| DATASET ENTRIES |

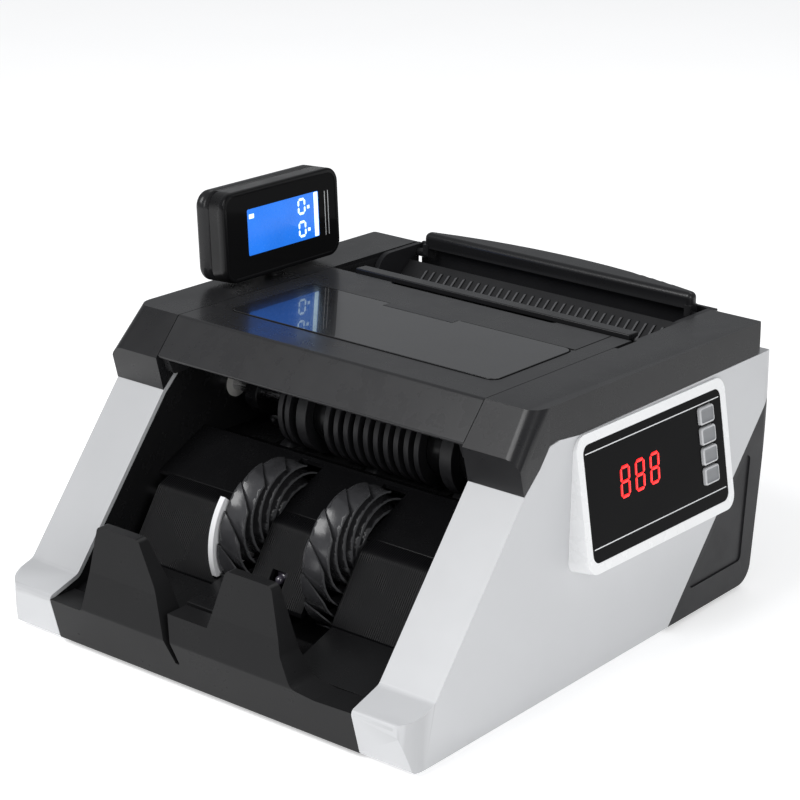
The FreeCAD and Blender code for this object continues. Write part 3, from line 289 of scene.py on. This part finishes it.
FINNED_PLATE = finned_plate("finned_plate", FIN_END - FIN_WIDTH, FIN_END + MM, FIN_FOOT)
HOPPER = ribbed_slope("ribbed_slope")
KEY_GREY = plastic("key_grey", (0.20, 0.205, 0.215), 0.4, grain=1600, depth=0.02)
KEY_RIM = plastic("key_rim", (0.50, 0.505, 0.515), 0.28, grain=1600, depth=0.01)
RUBBER = rubber("drum_rubber", (0.013, 0.013, 0.0145), 0.45)
FOOT_RUBBER = rubber("foot_rubber", (0.03, 0.03, 0.032), 0.75)
BELT_RUBBER = rubber("belt_rubber", (0.018, 0.018, 0.02), 0.7)
STEEL = metal("ground_steel", (0.62, 0.62, 0.64), 0.26)
MOTOR_STEEL = metal("motor_can", (0.42, 0.43, 0.45), 0.38, along=(60, 60, 2))
SCREW_STEEL = metal("screw_steel", (0.55, 0.55, 0.57), 0.3, along=(30, 30, 30))
BADGE = metal("badge_dark", (0.10, 0.10, 0.105), 0.34, along=(1, 80, 80))
LED_RED = glow("led_red", (0.4, 0.002, 0.002), (1.0, 0.004, 0.004), 2.2)
LCD_BLUE = glow("lcd_blue", (0.02, 0.16, 0.6), (0.015, 0.17, 0.80), 0.88, scale=30)
LCD_WHITE = glow("lcd_white", (0.7, 0.85, 0.95), (0.62, 0.86, 1.0), 1.5)
PRINT_WHITE = plastic("white_print", (0.75, 0.76, 0.77), 0.35, grain=2000, depth=0.004, mottle=0.03)
LENS = plastic("sensor_lens", (0.05, 0.045, 0.06), 0.08, gloss=1.0, coat_rough=0.02, depth=0.001)
LEAVES = leaf_wheel("leaf_wheel")
BOARD = circuit_board("circuit_board")

LOOKS = {
    SILVER: ["side_panel_left", "side_panel_right"],
    WHITE: ["control_housing"],
    GLOSS_BLACK: ["top_cap_left", "top_cap_right", "back_rest", "hopper_lip", "lid_shell",
                  "display_rear_shell", "display_post"],
    BEZEL_BLACK: ["display_front_shell"],
    FENCE_BLACK: ["front_fence"],
    LID_BLACK: ["lid_panel"],
    SATIN_BLACK: ["rear_corner_left", "rear_corner_right", "hopper_cheek_left",
                  "hopper_cheek_right", "base_tray", "rear_panel", "power_inlet", "power_rocker"],
    INNER_BLACK: ["inner_wall_left", "inner_wall_right", "guide_plate", "stacker_floor", "drum_core"],
    NOTE_PLATE: ["stacker_plate_middle", "stacker_plate_right"],
    FINNED_PLATE: ["stacker_plate_left"],
    HOPPER: ["hopper_plate"],
    ACRYLIC: ["control_window", "display_window"],
    NYLON: ["bearings", "drum_pulley"],
    RUBBER: ["drum_rings", "pickup_rollers", "pinch_rollers"],
    FOOT_RUBBER: ["rubber_feet"],
    BELT_RUBBER: ["drive_belt", "stacker_belt"],
    STEEL: ["drum_shaft", "pickup_shaft", "stacker_shaft", "motor_pulley", "stacker_motor_pulley"],
    MOTOR_STEEL: ["main_motor", "stacker_motor", "transformer"],
    SCREW_STEEL: ["deck_screws"],
    BADGE: ["badge_plate"],
    LED_RED: ["digit_display"],
    LCD_BLUE: ["display_lcd"],
    LENS: ["note_sensor"],
    LEAVES: ["stacker_wheel_left", "stacker_wheel_right"],
    BOARD: ["main_board"],
    KEY_GREY: ["key_1", "key_2", "key_3", "key_4"],
}
# Edge radius of the moulded parts, in millimetres; the rest stay sharp or nearly so.
SOFT_EDGES = {
    "side_panel_left": 0.45, "side_panel_right": 0.45, "control_housing": 0.9, "top_cap_left": 1.0,
    "top_cap_right": 1.0, "lid_shell": 0.7, "back_rest": 0.5, "hopper_lip": 0.5, "front_fence": 0.8,
    "rear_corner_left": 0.7, "rear_corner_right": 0.7, "rear_panel": 0.5, "rubber_feet": 0.7,
    "lid_panel": 0.3, "hopper_plate": 0.3, "hopper_cheek_left": 0.6, "hopper_cheek_right": 0.6,
    "guide_plate": 0.3, "stacker_plate_left": 0.3, "stacker_plate_right": 0.3, "stacker_plate_middle": 0.3,
    "drum_rings": 0.5, "drum_core": 0.6, "pickup_rollers": 0.6, "power_inlet": 0.4, "power_rocker": 0.4,
    "display_post": 0.4, "transformer": 0.8, "main_motor": 1.0, "stacker_motor": 0.8, "stacker_floor": 0.3,
    "drum_pulley": 0.3, "base_tray": 0.4,
}


# Parts whose long curved edges come out cleaner from their own facets.
KEPT_FACETS = {"side_panel_left", "side_panel_right"}


def finish_edges(obj, radius):
    """Welds the imported facets, rounds the sharp edges and keeps the flats flat."""
    weld = obj.modifiers.new("weld", "WELD")
    weld.merge_threshold = 0.002 * MM
    if obj.name not in KEPT_FACETS:
        flat = obj.modifiers.new("flat", "DECIMATE")
        flat.decimate_type = "DISSOLVE"
        flat.angle_limit = math.radians(0.8)
    if radius:
        bevel = obj.modifiers.new("edge", "BEVEL")
        bevel.width = radius * MM
        bevel.segments = 3
        bevel.limit_method = "ANGLE"
        bevel.angle_limit = math.radians(34)
        bevel.harden_normals = True
        bevel.use_clamp_overlap = True
    for polygon in obj.data.polygons:
        polygon.use_smooth = True
    smooth = obj.modifiers.new("smooth", "WEIGHTED_NORMAL")
    smooth.keep_sharp = True


for look, names in LOOKS.items():
    for name in names:
        node = NODES[name]
        node.data.materials.clear()
        node.data.materials.append(look)
        finish_edges(node, SOFT_EDGES.get(name, 0))

# ---------------------------------------------------------------- mesh helpers

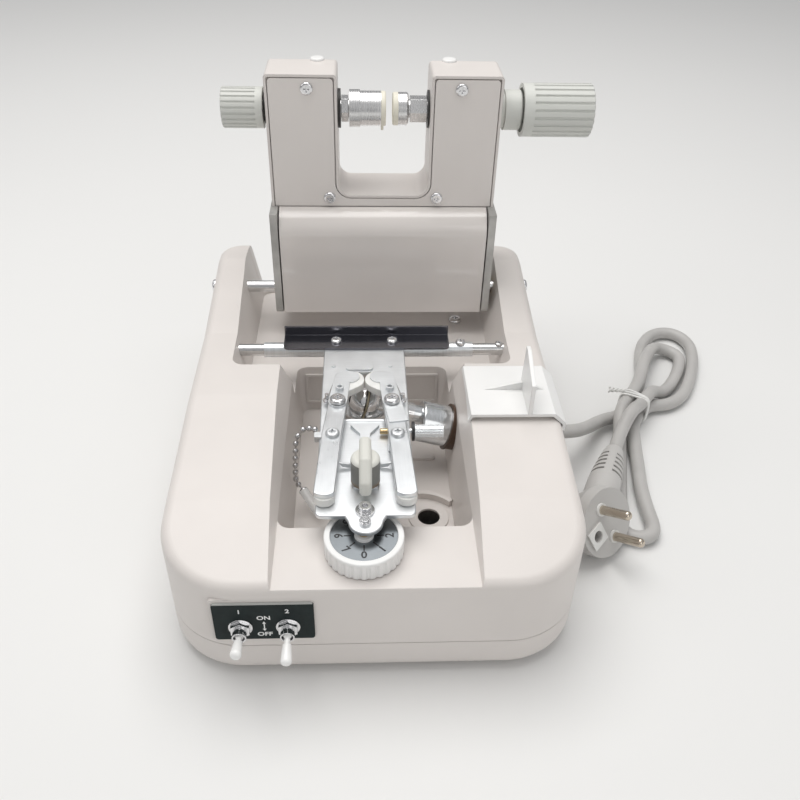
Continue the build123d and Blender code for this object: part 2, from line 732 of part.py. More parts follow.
# Mains switches
plate_front_y = FRONT_Y - SWITCH_PLATE_T
with BuildPart() as switch_plate:
    add(block((switch_left, plate_front_y, switch_low), (switch_right, FRONT_Y, switch_high), 1.5,
              Axis.Y))
    for x in SWITCH_X:
        add(bar((x, FRONT_Y - 5, SWITCH_Z), (x, FRONT_Y + 5, SWITCH_Z), BUSH_R + RUN),
            mode=Mode.SUBTRACT)
save(switch_plate.part, "switch_plate")

LEVER_PIVOT_Y = plate_front_y - 4.4
bodies = []
for x in SWITCH_X:
    with BuildPart() as switch_body:
        inner_y = FRONT_Y + 2 * CASE_WALL
        add(block((x - 6.5, inner_y, SWITCH_Z - 6.8), (x + 6.5, inner_y + 14, SWITCH_Z + 6.8), 1.0,
                  Axis.Y))
        add(bar((x, inner_y, SWITCH_Z), (x, plate_front_y - 6, SWITCH_Z), BUSH_R))
        add(bar((x, plate_front_y - 6.5, SWITCH_Z), (x, LEVER_PIVOT_Y + 2.6, SWITCH_Z),
                LEVER_ROOM_R),
            mode=Mode.SUBTRACT)
        with BuildSketch(Plane(origin=(x, plate_front_y - 0.6, SWITCH_Z), z_dir=(0, -1, 0))):
            RegularPolygon(4.6, 6)
            Circle(BUSH_R, mode=Mode.SUBTRACT)
        extrude(amount=2.0)
        add(bar((x, plate_front_y, SWITCH_Z), (x, plate_front_y - 0.6, SWITCH_Z), 5.2, BUSH_R))
        for lug in (-3.6, 0, 3.6):
            lug_low = (x - 1.1, inner_y + 14, SWITCH_Z + lug - 0.4)
            add(block(lug_low, (x + 1.1, inner_y + 20, SWITCH_Z + lug + 0.4)))
    bodies.append(switch_body.part)
save(group("switch_bodies", *bodies), "switch_bodies")


def lever(x, tilt):
    """A toggle lever: ball on its pivot pin, tapered stem and rounded white cap."""
    way = Vector(0, -cos(radians(tilt)), sin(radians(tilt)))
    pivot = Vector(x, LEVER_PIVOT_Y, SWITCH_Z)
    with BuildPart() as made:
        with Locations(pivot):
            Sphere(LEVER_BALL_R)
        half_pin = Vector(LEVER_PIN_L / 2, 0, 0)
        add(bar(pivot - half_pin, pivot + half_pin, LEVER_PIN_R))
        with BuildSketch(Plane(origin=pivot, z_dir=way)):
            Circle(1.1)
        with BuildSketch(Plane(origin=pivot + way * 6, z_dir=way)):
            Circle(1.5)
        loft()
        with BuildSketch(Plane(origin=pivot + way * 4.5, z_dir=way)):
            Circle(1.9)
        with BuildSketch(Plane(origin=pivot + way * LEVER_L, z_dir=way)):
            Circle(2.6)
        loft()
        tip = made.faces().sort_by(Axis(pivot, way))[-1]
        fillet(tip.edges(), radius=1.8)
    return made.part


save(lever(SWITCH_X[0], SWITCH_TILT), "lens_switch_lever")
save(lever(SWITCH_X[1], -SWITCH_TILT), "wheel_switch_lever")

# Power supply
with BuildPart() as power_supply:
    core_left = CASE_WALL + SUPPLY_GAP - HALF_W
    core_right = -WELL_HALF_W - CASE_WALL - SUPPLY_GAP
    foot_y = (SUPPLY_Y - SUPPLY_L / 2, SUPPLY_Y + SUPPLY_L / 2)
    add(block((core_left + 2, foot_y[0], FOOT_H + CASE_WALL), (core_right - 2, foot_y[1], 9.0)))
    add(block((core_left + 3, foot_y[0] + 4, 9.0), (core_right - 3, foot_y[1] - 4, SUPPLY_TOP_Z), 1.0))
    add(block((core_left, foot_y[0] + 15, 15.0), (core_right, foot_y[1] - 15, SUPPLY_TOP_Z - 6), 3.0))
save(power_supply.part, "power_supply")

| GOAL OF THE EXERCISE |
Using the material above, count the lines containing the word "Blender". Reply with the number alone.

| SOLUTION FOR THIS EXERCISE |
2